The World Professional Association for Transgender Health (WPATH)1 is an international, multidisciplinary, professional association whose mission is to promote evidence-based care, education, research, advocacy, public policy, and respect for transgender health.
The vision of WPATH is to bring together diverse professionals dedicated to developing best practices and supportive policies worldwide that promote health, research, education, respect, dignity, and equality for transsexual, transgender, and gender nonconforming people in all cultural settings.
One of the main functions of WPATH is to promote the highest standards of health care for individuals through the articulation of Standards of Care (SOC) for the Health of Transsexual, Transgender, and Gender Nonconforming People. The SOC are based on the best available science and expert professional consensus.
Most of the research and experience in this field comes from a North American and Western European perspective; thus, adaptations of the SOC to other parts of the world are necessary.
Suggestions for ways of thinking about cultural relativity and cultural competence are included in this version of the SOC. The overall goal of the SOC is to provide clinical guidance for health professionals to assist transsexual, transgender, and gender nonconforming people with safe and effective pathways to achieving lasting personal comfort with their gendered selves, in order to maximize their overall health, psychological well-being, and self-fulfillment.

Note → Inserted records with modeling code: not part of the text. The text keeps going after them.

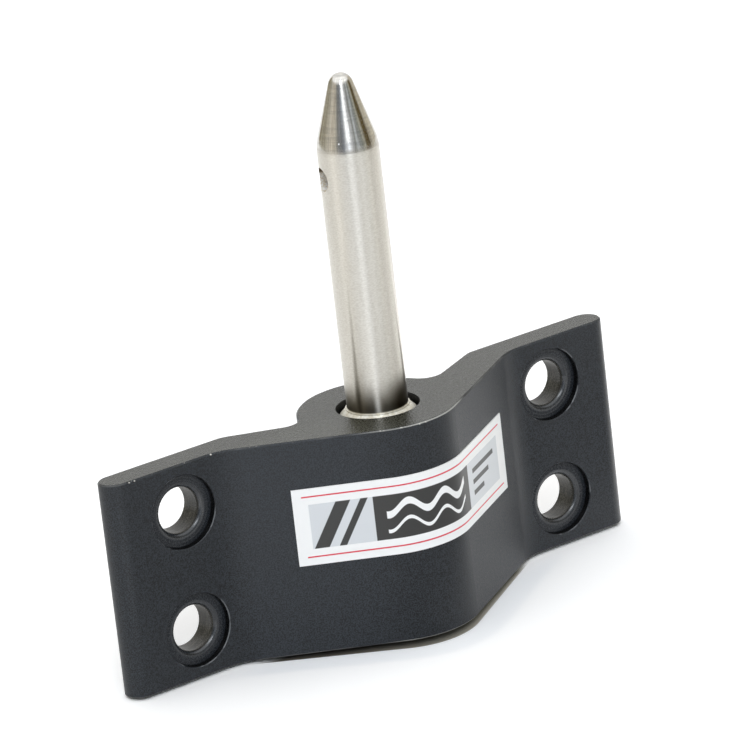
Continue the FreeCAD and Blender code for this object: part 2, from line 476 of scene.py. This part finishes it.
# Painted light and shadow: where metal mirrors the sheet, it is painted lighter in patches to the left,
# right and far off, and darker to the right and close in front.
bright_left = to_front.rise(40, 70) * to_front.rise(145, 115)
bright_left = bright_left * to_right.rise(15, -5) * to_right.rise(-60, -35)
bright_right = (to_front + to_right).rise(65, 25) * to_front.rise(-150, -110)
bright_right = bright_right * to_right.rise(5, 20) * to_right.rise(125, 95)
dim_right = to_front.rise(-40, -20) * to_front.rise(100, 70)
dim_right = dim_right * to_right.rise(-20, 15) * to_right.rise(150, 120)
close_shadow = y.rise(-60, -20) * y.rise(-2, -8)
far_light_left = degrees_about.rise(-92, -54) * degrees_about.rise(-8, -26)
far_light_right = degrees_about.rise(12, 32) * degrees_about.rise(112, 70)
mirrored_level = 1.0 + 0.5 * bright_left + 0.75 * bright_right - 0.45 * dim_right - 0.2 * close_shadow
mirrored_level = mirrored_level + from_pin.rise(105, 150) * (0.08 + 0.30 * far_light_left + 0.30 * far_light_right)

past_slope = page.math("MAXIMUM", abs(page.math("ARCTAN2", x, 0 - y)) - slope, 0.0)
reach = from_pin * page.math("COSINE", past_slope)
# Painted shadow: seen by the camera, the sheet is painted darker and bluer in front of the nose, and
# dark under it.
near_nose = reach.rise(nose_radius + 5.6, nose_radius + 3.8)
near_nose = near_nose * y.rise(flange_front, flange_front - 6.0)
under_nose = reach.rise(nose_radius + 0.3, nose_radius - 0.1)
under_nose = under_nose * y.rise(flange_front, flange_front - 3.0)
seen = page.blend(near_nose, seen_white, painted_nose_shadow)
seen = page.blend(under_nose, seen, page.blend(to_right.rise(-15, 22), gap_shade_left, gap_shade_right))
mirrored_rays = page.light_path("Is Glossy Ray", "Is Transmission Ray")
paper_white = page.blend(mirrored_rays, lit_white, page.grey(mirrored_level))
paper_white = page.blend(page.light_path("Is Camera Ray"), paper_white, seen)
page.node("OutputMaterial", {}, {"Surface": page.node("BsdfDiffuse", {}, {"Color": paper_white})})
sheet.data.materials.append(paper)

white = (1.0, 1.0, 1.0)
wall_colours = [
    (-180, white),
    (-143, white),
    (-139, (0.30, 0.26, 0.16)),
    (-130, (0.30, 0.26, 0.16)),
    (-125, (0.38, 0.355, 0.27)),
    (-97, (0.43, 0.40, 0.32)),
    (-81, (0.57, 0.54, 0.465)),
    (-67, (0.70, 0.65, 0.56)),
    (-54, (0.60, 0.555, 0.47)),
    (-44, (0.43, 0.41, 0.36)),
    (-39, (0.30, 0.30, 0.285)),
    (-34, (0.26, 0.27, 0.28)),
    (-22, (0.225, 0.24, 0.265)),
    (-15, (0.26, 0.29, 0.34)),
    (-5, (0.72, 0.77, 0.84)),
    (12, (0.82, 0.85, 0.90)),
    (20, (0.56, 0.58, 0.62)),
    (28, (0.34, 0.36, 0.365)),
    (34, (0.33, 0.35, 0.35)),
    (41, (0.52, 0.56, 0.60)),
    (47, (0.36, 0.38, 0.38)),
    (55, (0.26, 0.28, 0.27)),
    (70, (0.43, 0.42, 0.35)),
    (77, (0.14, 0.108, 0.05)),
    (93, (0.12, 0.09, 0.04)),
    (99, (0.40, 0.365, 0.295)),
    (116, (0.62, 0.58, 0.48)),
    (143, (0.64, 0.60, 0.50)),
    (147, white),
    (180, white),
]
ceiling_white = (1.4, 1.42, 1.45, 1.0)
mirrored_ceiling = (1.07, 1.07, 1.07, 1.0)
softbox_white = (6.5, 6.8, 7.2, 1.0)
low_strip_white = (2.0, 2.2, 2.5, 1.0)

room = bpy.data.worlds.new("studio")
bpy.context.scene.world = room
air = Finish(room)
east, north, rise = air.parts(air.node("TexCoord", output="Generated"))
turned = air.math(
    "ARCTAN2",
    east * sideways.x + north * sideways.y,
    east * forward.x + north * forward.y,
)
degrees_round = turned * (180 / math.pi)
stops = [(degrees / 360 + 0.5, colour) for degrees, colour in wall_colours]
walls = air.node("ValToRGB", {"stops": stops}, {0: turned / (2 * math.pi) + 0.5})

mirrored_rays = air.light_path("Is Glossy Ray", "Is Transmission Ray")
ceiling_side = air.light_path("Is Glossy Ray") * abs(degrees_round).rise(120, 90)
ceiling = air.blend(ceiling_side, mirrored_ceiling, ceiling_white)
softbox = degrees_round.between(-5, 13, 2.5) * rise.between(0.42, 0.80, 0.04)
low_strip = degrees_round.between(-1, 13, 3.0) * rise.between(0.03, 0.11, 0.02)
lit = air.blend(rise.rise(0.46, 0.68), walls, ceiling)
lit = air.blend(softbox, lit, softbox_white)
lit = air.blend(low_strip, lit, low_strip_white)
backdrop = abs(degrees_round).rise(144, 147) * rise.rise(0.66, 0.60)
shown_white = air.math("MAXIMUM", air.light_path("Is Camera Ray"), mirrored_rays * backdrop)
glow = air.blend(shown_white, lit, (*white, 1.0))
air.node("OutputWorld", {}, {"Surface": air.node("Background", {}, {"Color": glow})})
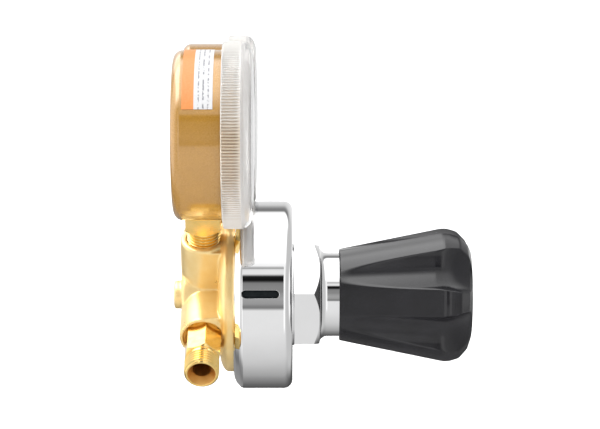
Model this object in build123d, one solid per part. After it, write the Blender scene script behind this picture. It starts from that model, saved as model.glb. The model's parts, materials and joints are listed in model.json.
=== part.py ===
from build123d import *
import math
import os

# Gas regulator with two pressure gauges, an adjusting knob and two hose unions.
#
# Frame: millimetres. The origin is the centre of the flat rear boss of the brass body, on the adjusting
# axis. +X runs along the adjusting axis from the body through the bonnet to the knob, +Z is up towards
# the gauges. The outlet and the outlet-pressure gauge are on the -Y side, the inlet and the
# inlet-pressure gauge on the +Y side.

os.makedirs("parts", exist_ok=True)

# ---------------------------------------------------------------- driving dimensions
PORT_X = 12.0            # all four ports lie in one plane across the axis
GAUGE_SPLAY = 30.0       # gauge ports, degrees from straight up
UNION_ANGLE = 120.0      # inlet and outlet ports, degrees from straight up
GAUGE_DIST = 74.5        # adjusting axis to gauge centre

# forged body
REAR_BOSS_R, REAR_BOSS_L = 5.5, 3.2
HUB_R = 13.0
BOSS_R, BOSS_END = 9.0, 27.4
BOSS_EDGE = 0.9           # rounded rim of each port boss
UNION_WELL_R, UNION_WELL_Z = 7.7, 25.6   # recess in the lower bosses that the union hexagon sits in
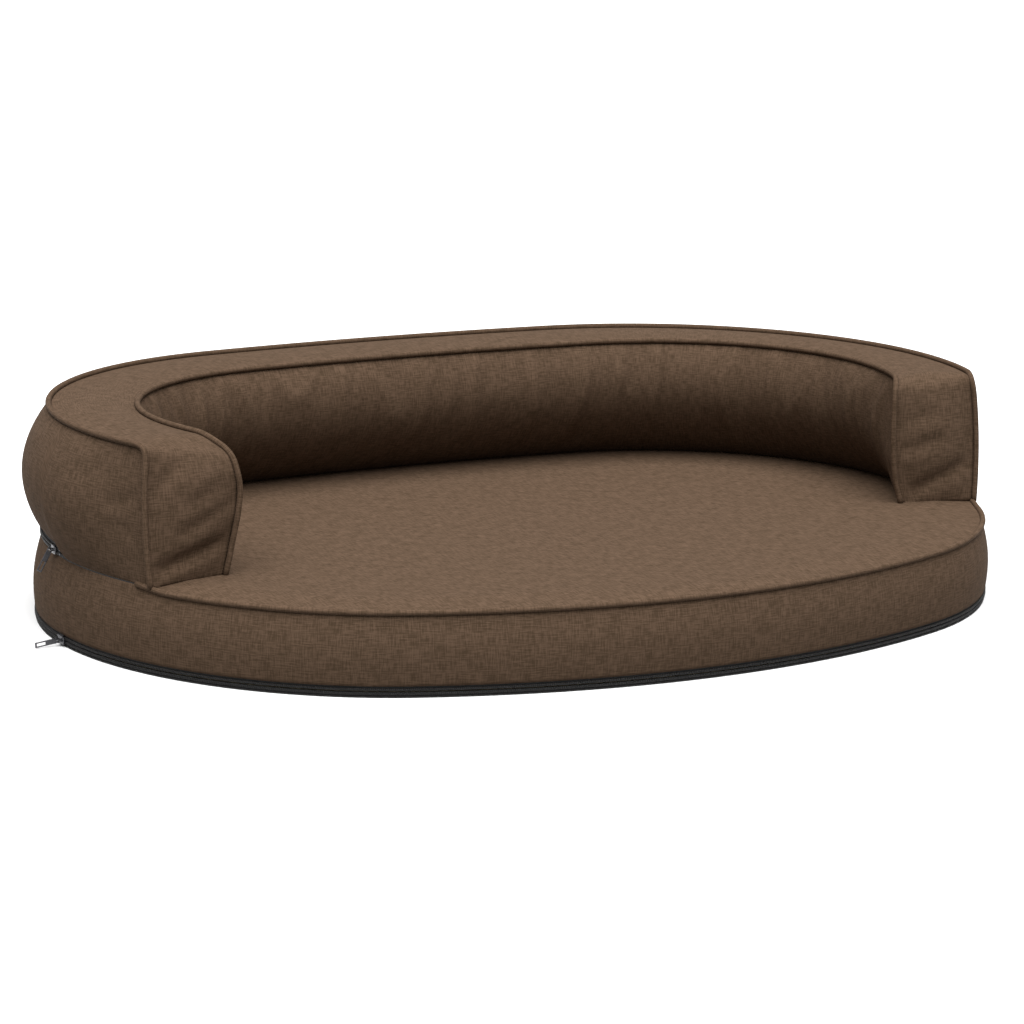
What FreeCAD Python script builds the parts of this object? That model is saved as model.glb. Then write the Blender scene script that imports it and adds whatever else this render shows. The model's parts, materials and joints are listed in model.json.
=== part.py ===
"""Pet cushion bed: an oval foam base with a raised U-shaped bolster along its sides and back.

Millimetres. The origin is on the floor at the middle of the base. +X runs along the bed's length,
-Y is the low front where the animal steps in, and +Z is up.
An "inset" is a distance inwards from the base's outline, square to it. A negative inset is outside it.
"""
import math
import os

import FreeCAD
import Part
import Sketcher

V = FreeCAD.Vector
UP = V(0, 0, 1)

doc = FreeCAD.newDocument("pet_bed")
dims = doc.addObject("Spreadsheet::Sheet", "dims")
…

This assistance may include primary care, gynecologic and urologic care, reproductive options, voice and communication therapy, mental health services (e.g., assessment, counseling, psychotherapy), and hormonal and surgical treatments. While this is primarily a document for health professionals, the SOC may also be used by individuals, their families, and social institutions to understand how they can assist with promoting optimal health for members of this diverse population.
WPATH recognizes that health is dependent upon not only good clinical care but also social and political climates that provide and ensure social tolerance, equality, and the full rights of citizenship. Health is promoted through public policies and legal reforms that promote tolerance and equity.